WHAT TO PRODUCE: Extract each line bearing the word "More".

Modeling code records
^^^^^^^^^^^^^^^^

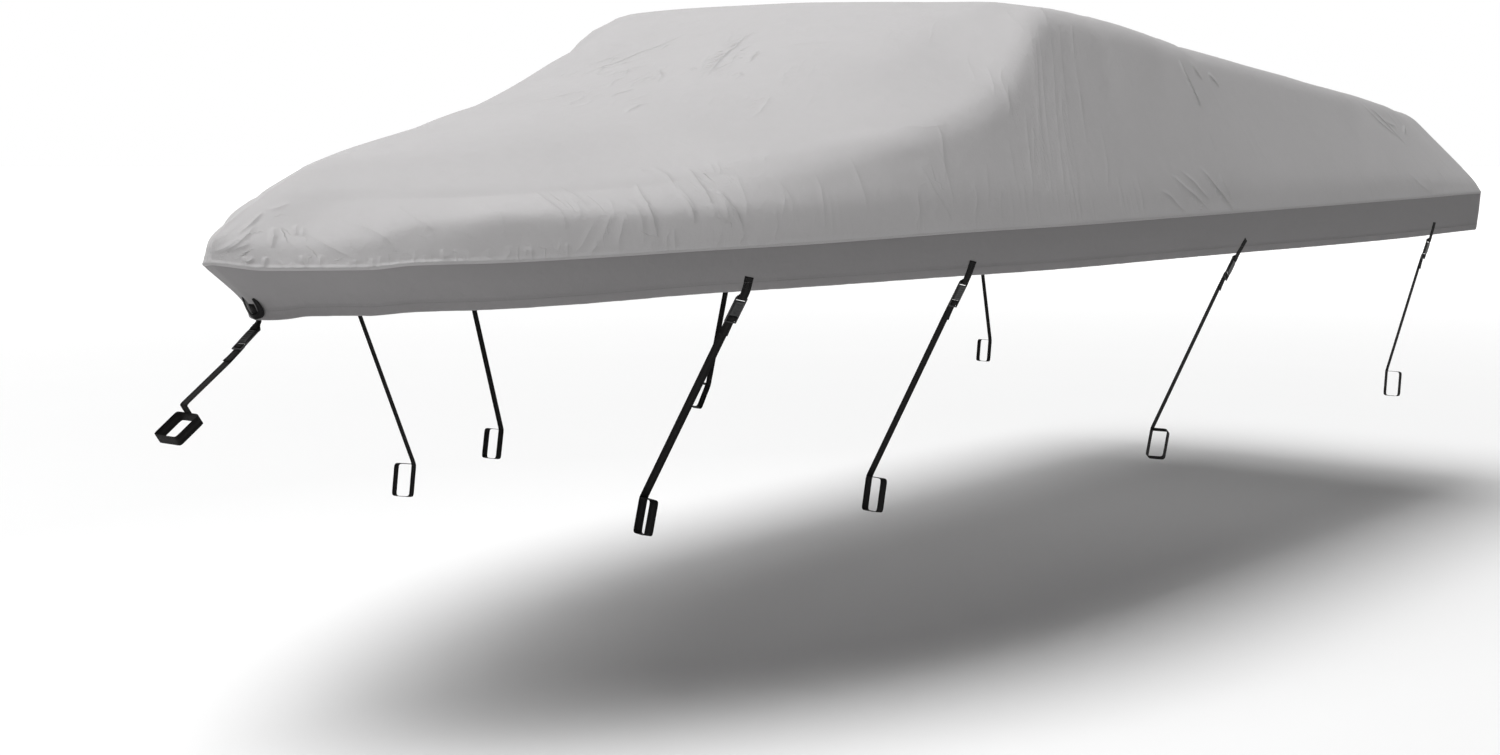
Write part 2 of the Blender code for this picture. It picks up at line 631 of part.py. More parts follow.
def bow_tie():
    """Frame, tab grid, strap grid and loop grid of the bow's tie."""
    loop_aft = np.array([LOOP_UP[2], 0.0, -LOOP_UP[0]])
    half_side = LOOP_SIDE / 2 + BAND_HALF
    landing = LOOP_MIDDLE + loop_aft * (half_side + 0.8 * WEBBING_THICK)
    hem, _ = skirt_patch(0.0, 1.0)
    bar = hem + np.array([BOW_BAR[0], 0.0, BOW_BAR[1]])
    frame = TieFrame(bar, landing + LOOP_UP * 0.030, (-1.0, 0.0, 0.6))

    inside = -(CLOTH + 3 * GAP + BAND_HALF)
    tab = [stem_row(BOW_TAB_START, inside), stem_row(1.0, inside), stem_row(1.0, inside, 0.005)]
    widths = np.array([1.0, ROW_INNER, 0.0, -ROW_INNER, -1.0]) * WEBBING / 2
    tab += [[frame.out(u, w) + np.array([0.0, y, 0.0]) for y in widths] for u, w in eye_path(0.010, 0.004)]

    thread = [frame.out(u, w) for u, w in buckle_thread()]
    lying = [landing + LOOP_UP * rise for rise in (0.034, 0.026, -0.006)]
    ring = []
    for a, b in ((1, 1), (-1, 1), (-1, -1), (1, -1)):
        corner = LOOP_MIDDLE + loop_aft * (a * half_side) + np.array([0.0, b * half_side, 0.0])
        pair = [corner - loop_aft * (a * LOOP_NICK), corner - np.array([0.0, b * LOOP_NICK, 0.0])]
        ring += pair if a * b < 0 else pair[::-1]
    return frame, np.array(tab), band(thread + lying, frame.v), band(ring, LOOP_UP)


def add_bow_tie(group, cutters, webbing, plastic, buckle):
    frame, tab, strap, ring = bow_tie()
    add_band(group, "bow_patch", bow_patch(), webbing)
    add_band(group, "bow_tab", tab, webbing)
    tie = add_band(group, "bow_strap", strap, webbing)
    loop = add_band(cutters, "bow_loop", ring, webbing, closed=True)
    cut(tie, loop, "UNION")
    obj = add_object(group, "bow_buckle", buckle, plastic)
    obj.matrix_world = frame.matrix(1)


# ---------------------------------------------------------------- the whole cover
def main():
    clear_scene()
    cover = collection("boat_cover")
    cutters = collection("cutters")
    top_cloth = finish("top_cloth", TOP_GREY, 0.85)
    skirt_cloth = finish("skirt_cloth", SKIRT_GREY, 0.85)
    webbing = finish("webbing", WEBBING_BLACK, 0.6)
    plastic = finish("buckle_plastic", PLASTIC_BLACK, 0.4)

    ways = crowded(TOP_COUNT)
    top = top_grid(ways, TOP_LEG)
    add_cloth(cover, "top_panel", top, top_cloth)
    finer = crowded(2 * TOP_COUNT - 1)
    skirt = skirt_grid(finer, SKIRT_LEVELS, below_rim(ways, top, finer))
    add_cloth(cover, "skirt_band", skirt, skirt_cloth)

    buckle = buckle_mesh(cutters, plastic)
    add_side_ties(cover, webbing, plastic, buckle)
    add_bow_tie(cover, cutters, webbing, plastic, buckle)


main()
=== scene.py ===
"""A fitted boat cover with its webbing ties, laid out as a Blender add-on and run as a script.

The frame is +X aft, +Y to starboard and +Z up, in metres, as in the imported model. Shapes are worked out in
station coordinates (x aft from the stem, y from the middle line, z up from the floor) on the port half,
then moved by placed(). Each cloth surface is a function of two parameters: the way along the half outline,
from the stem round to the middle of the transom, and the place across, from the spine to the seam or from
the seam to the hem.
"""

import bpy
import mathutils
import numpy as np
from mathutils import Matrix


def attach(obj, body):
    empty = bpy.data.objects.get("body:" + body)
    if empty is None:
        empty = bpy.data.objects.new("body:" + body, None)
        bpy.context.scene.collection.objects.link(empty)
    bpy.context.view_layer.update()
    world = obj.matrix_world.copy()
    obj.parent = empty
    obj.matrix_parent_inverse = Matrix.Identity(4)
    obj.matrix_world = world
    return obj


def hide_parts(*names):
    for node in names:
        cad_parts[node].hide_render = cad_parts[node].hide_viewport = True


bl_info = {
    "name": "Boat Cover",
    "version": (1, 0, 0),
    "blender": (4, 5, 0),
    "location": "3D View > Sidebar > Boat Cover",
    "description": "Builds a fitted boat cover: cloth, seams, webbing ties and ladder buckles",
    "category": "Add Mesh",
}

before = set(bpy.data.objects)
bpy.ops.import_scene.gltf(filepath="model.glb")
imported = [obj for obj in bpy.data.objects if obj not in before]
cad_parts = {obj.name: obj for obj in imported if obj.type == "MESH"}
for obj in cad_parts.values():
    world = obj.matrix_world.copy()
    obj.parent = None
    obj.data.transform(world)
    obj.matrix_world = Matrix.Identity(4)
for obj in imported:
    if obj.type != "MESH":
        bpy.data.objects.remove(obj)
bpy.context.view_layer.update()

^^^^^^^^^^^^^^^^

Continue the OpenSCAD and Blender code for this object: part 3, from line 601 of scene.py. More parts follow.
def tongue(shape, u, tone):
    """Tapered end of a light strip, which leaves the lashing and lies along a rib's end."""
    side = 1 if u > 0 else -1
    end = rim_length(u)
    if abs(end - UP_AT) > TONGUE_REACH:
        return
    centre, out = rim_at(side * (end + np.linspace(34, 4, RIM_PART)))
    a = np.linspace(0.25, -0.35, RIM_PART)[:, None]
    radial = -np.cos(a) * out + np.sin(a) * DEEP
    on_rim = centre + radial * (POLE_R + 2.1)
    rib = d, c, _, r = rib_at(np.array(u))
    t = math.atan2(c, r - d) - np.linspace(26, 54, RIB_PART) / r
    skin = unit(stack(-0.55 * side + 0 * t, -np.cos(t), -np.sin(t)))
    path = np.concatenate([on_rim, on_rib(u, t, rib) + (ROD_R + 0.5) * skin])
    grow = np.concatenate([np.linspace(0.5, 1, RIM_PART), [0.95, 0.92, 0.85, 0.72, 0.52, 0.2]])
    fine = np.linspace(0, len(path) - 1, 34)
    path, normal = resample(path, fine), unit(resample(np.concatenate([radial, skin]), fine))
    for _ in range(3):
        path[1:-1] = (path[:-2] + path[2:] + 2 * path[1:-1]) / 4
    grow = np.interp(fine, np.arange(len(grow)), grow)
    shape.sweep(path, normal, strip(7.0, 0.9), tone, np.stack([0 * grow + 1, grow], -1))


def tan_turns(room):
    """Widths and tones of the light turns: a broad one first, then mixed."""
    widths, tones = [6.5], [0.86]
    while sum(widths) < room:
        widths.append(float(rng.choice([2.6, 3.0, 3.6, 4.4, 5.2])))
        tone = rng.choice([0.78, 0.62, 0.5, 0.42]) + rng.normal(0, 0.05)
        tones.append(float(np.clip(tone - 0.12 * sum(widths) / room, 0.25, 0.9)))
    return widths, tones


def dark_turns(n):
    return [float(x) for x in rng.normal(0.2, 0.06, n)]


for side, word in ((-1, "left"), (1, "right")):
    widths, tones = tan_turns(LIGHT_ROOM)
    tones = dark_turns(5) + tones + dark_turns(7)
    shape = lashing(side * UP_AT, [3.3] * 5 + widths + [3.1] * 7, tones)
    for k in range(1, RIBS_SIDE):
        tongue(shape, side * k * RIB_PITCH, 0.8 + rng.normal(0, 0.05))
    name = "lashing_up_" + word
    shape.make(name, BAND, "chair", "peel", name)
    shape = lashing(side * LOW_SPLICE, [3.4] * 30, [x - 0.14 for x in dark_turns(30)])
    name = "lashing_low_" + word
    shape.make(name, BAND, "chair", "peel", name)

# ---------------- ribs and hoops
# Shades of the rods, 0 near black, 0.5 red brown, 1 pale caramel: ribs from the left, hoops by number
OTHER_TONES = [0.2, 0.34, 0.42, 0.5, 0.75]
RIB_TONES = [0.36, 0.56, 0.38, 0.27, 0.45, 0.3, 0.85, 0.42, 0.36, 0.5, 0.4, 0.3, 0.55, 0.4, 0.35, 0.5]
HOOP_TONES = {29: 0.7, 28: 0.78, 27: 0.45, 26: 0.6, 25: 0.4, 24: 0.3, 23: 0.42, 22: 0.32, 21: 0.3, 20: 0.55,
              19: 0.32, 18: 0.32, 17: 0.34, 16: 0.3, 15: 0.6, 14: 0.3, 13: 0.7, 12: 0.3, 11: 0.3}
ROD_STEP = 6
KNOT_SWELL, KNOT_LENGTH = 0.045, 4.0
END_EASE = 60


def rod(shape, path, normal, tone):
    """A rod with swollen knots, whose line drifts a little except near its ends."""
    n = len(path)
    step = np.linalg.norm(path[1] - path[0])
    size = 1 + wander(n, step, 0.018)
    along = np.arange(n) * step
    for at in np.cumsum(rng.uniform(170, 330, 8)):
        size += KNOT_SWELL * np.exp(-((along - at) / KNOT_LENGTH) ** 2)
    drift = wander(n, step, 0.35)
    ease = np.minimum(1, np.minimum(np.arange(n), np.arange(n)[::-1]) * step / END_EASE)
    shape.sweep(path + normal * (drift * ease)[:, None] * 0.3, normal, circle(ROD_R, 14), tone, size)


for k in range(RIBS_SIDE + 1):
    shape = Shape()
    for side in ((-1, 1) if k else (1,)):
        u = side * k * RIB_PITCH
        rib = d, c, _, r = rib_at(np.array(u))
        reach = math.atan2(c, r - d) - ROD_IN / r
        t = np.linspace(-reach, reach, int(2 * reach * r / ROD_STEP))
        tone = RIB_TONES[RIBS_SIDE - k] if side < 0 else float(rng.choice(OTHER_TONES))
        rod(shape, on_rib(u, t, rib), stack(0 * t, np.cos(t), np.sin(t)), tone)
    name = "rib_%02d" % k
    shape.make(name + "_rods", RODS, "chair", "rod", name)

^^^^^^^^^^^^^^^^

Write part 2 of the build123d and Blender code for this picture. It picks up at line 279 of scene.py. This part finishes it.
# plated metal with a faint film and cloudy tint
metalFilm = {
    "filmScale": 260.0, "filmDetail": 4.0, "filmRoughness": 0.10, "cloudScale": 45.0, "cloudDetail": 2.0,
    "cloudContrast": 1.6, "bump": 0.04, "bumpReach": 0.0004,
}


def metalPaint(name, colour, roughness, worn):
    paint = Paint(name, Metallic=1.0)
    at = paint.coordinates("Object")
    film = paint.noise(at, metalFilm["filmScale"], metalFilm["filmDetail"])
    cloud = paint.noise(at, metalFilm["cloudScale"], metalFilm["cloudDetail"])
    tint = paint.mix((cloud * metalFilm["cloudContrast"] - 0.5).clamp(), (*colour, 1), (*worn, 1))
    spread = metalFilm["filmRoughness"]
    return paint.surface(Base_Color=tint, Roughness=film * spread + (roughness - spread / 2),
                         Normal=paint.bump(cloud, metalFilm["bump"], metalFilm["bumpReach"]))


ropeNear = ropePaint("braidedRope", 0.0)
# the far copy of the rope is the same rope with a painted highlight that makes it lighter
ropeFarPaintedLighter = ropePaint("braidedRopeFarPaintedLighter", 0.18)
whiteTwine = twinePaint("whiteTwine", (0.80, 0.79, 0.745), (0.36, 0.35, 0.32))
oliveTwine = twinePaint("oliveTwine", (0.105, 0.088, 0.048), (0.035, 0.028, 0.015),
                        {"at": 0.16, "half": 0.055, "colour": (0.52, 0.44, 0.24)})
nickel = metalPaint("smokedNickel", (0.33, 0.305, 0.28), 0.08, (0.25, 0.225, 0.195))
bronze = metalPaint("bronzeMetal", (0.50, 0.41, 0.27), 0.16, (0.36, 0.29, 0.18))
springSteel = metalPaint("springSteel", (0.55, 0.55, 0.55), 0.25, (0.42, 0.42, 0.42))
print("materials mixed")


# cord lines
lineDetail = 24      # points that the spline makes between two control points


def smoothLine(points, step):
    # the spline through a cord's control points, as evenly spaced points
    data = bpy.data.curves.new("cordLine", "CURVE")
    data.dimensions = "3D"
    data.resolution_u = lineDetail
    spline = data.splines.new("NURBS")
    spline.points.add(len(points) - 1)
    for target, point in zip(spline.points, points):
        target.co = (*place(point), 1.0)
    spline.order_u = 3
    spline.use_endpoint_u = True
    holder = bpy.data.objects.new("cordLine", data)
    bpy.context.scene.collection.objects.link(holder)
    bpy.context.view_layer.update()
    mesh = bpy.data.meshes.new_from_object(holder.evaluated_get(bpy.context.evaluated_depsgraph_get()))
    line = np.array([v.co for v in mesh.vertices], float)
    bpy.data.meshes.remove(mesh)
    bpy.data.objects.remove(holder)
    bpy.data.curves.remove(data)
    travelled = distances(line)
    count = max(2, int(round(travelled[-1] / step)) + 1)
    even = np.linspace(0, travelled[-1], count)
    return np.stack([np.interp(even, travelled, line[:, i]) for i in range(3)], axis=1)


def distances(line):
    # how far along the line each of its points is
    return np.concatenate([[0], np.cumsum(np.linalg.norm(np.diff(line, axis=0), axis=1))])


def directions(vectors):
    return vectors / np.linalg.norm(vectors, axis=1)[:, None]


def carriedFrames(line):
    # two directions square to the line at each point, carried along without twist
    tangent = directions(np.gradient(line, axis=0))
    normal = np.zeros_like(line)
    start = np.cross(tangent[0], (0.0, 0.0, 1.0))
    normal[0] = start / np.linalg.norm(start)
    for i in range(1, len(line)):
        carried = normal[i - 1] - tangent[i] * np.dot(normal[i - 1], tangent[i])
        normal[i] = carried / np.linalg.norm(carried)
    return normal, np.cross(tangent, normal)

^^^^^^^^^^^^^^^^

ANSWER TO THIS EXERCISE:
Write part 2 of the Blender code for this picture. It picks up at line 631 of part.py. More parts follow.
Continue the OpenSCAD and Blender code for this object: part 3, from line 601 of scene.py. More parts follow.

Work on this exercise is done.